Though zealotry is a common negative stereotype about vegans, it’s interesting to see how a dietary proselytization is reframed at Wildseed. The purpose of the restaurant, whose owners are mostly omnivorous but spent some time eating vegan to better understand the idea, is to win over agnostics of an occasional vegan diet. There’s even explicit language in Wildseed’s promotional materials that ties that choice with moral and ethical goodness: “Wildseed offers guests a chance to make a better choice — a place where you can feel good about the decisions you are making,” the website states. Still, the language is soft and almost vague in its calls to action, refraining from doomsaying or calling out bad behavior.

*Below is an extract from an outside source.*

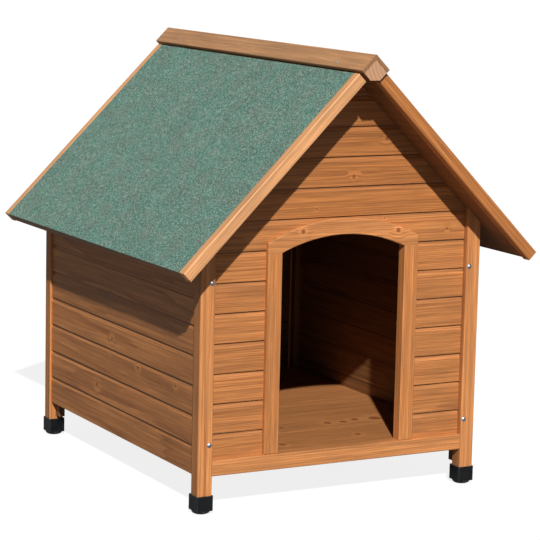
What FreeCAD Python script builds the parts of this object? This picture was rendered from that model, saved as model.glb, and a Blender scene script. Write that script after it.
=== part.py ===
"""Gabled dog house on four levelling feet, in millimetres.

Frame: +Z up, the front with the doorway faces -Y, +X to the viewer's right.
The origin lies on the ground under the middle of the bounding box.
Depths "d" are measured inwards from the outer face of an end wall's posts.
Roof slopes use "u" down the slope from the wall apex and "n" outwards from
the roof's underside.
"""
import FreeCAD, Part
import math
import os

V = FreeCAD.Vector

# ---- Driving dimensions ----------------------------------------------------
body_width = 700.0            # over the outer faces of the posts
body_depth = 840.0            # front post face to rear post face
eave_height = 599.9           # roof underside over the outer faces of the posts
roof_pitch_deg = 45.0

# corner posts, stained fir
post_width = 35.0
post_depth = 30.0
arris_radius = 3.0            # rounding of the outer edges of posts and trims
housing_depth = 5.0           # groove that takes the board ends

# weatherboards
board_thickness = 12.0
top_board_height = 42.1       # last gable board, up to the ridge beam
cove_height = 11.0
cove_depth = 3.5
cove_sagitta = 0.9
tongue_height = 7.0
tongue_clearance = 0.5
board_end_clearance = 0.5
end_board_setback = 14.0      # front and rear boards behind the post faces
side_board_setback = 5.0      # side boards inside the post faces

# bottom rails and floor
rail_bottom_height = 82.5
rail_height = 35.0
rail_setback = 1.0
rail_arris_radius = 2.5
board_seat_depth = 9.6        # first board's seat below the rail's top
floor_thickness = 12.0
floor_board_width = 237.0
floor_seam_offset = -12.0     # middle seam in front of the body's centre
floor_board_gap = 1.0
floor_side_clearance = 0.5
bearer_width = 30.0
bearer_reach = 275.0          # outer bearers' centre from the middle

# doorway
door_width = 307.0
arch_rise = 33.3
arch_width = 36.0             # measured square to the curve
arch_top_margin = 2.7         # between the arch's crown and the header board's top
jamb_width = 35.0
door_frame_thickness = 25.0
door_frame_setback = 3.0
door_arris = 1.5              # chamfer round the doorway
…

The menu at Wildseed avoids using the word “vegan,” which leads to slight confusion when ingredients like sour cream and Parmesan are presented plainly. Though the menu does say that everything is “plant-based,” it’s reasonable for newbies to do some mental contortion and assume that sun + grass x cow = cheese. […] (Adding to this conceptual knot is the fact that mushrooms aren’t technically plants.)

[…]

When asked about this, the servers do their best to work around the terminology: “We don’t use any animal products,” they say.
They could save some words by just saying “vegan,” but there’s a point to this.

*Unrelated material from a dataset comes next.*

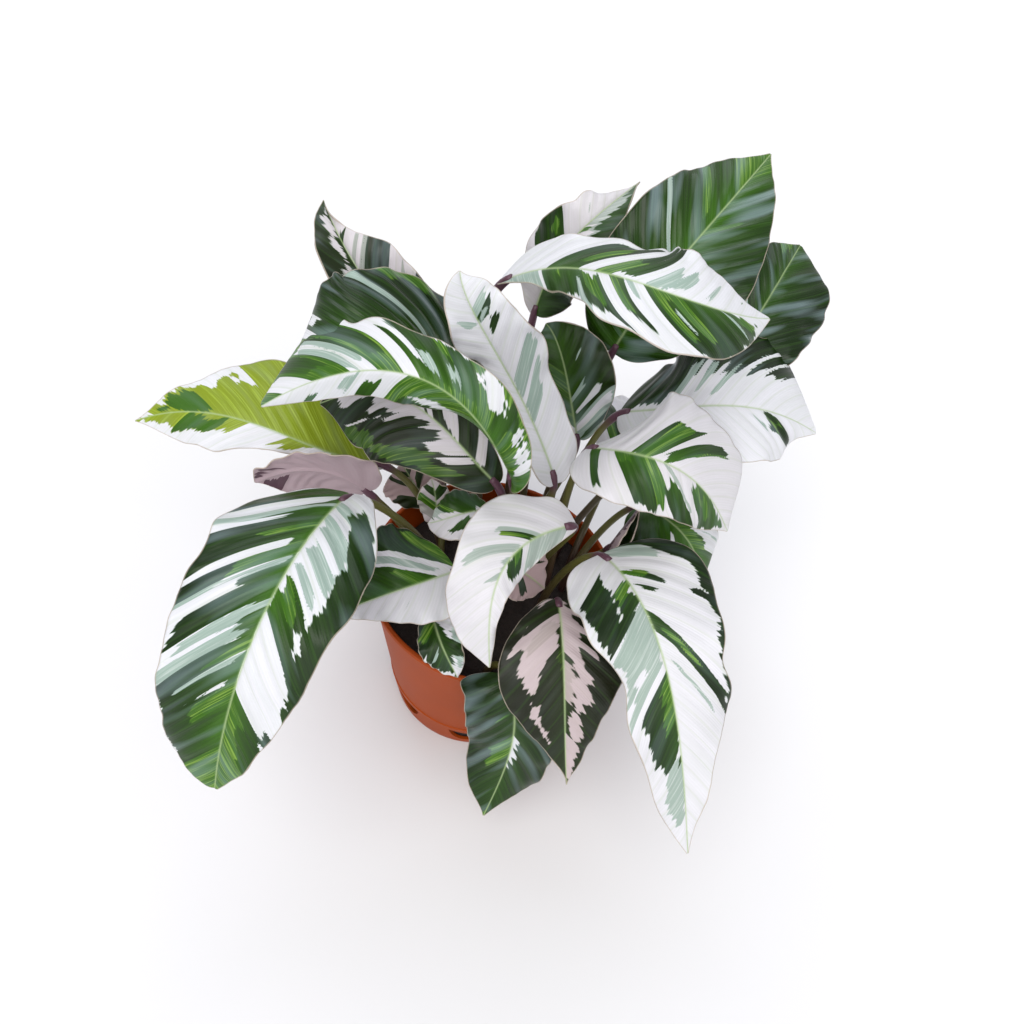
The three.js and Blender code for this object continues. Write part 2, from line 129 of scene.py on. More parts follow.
def trimAt(trim, t):
    # smooth share by which a margin stands off the plain outline, from shares at the stations
    k = np.clip(np.searchsorted(trimStations, t, side="right") - 1, 0, len(trimStations) - 2)
    f = (t - trimStations[k]) / (trimStations[k + 1] - trimStations[k])
    values = np.array(trim, float)
    return values[k] + (values[k + 1] - values[k]) * easeIn(f)


# Lateral veins leave the rib on a slant, which gains between two shares of the rib's length, and bend towards
# the tip; a few rounds find the vein that a point lies on.
veins = {"slant": 0.6, "slantGain": 0.6, "gainTo": 0.35, "gainFrom": -0.2, "bend": 0.006, "rounds": 4}
# Small forms of a blade: the turns by which the right half's waves differ from the left's, the reach of a
# lobe along the rib, the swing, distance from the rib and fade of the pleats between the veins, and how soon
# all of them are steady past the base.
folds = {
    "waveTurn": 0.37, "ruffleTurn": 0.21, "rufflePhase": 1.7, "lobeReach": 0.16, "swing": 1.8,
    "swingLength": 13, "swingTurn": 3, "pleatFrom": 6, "pleatFade": 0.6, "steady": 1.5,
}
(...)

The approach is indicative of a burgeoning countermovement to veganism that has adopted its diet, but not its politics of disruption. 

[…]

When asked about the difference between the terms, Mark Bomford, a farmer and director of Yale University’s Sustainable Food Program, said that it comes down to a value proposition: “vegan” and “meat-free” make you think that you’re abstaining or giving something up, whereas “plant-based” or “plant-strong” have more forward propulsion. “In terms of marketing communication, it’s about winning, not about losing,” he said.

Perhaps the key to Wildseed’s success is the fact that “vegan” and “vegetarian” can do double duty to describe both a product and a personal identity, whereas the comparatively more apolitical “plant-based” cannot. Its voice of persuasion is intentionally dulcet-toned, enticing like that of a siren.

As a descriptivist, this language in flux is confusing, exciting, and enticing. People, restaurants, and companies are still navigating these terms daily, and many are reaching new conclusions about how they want to phrase and approach the topic of veganism. Luckily, it all serves a greater purpose: more delicious food.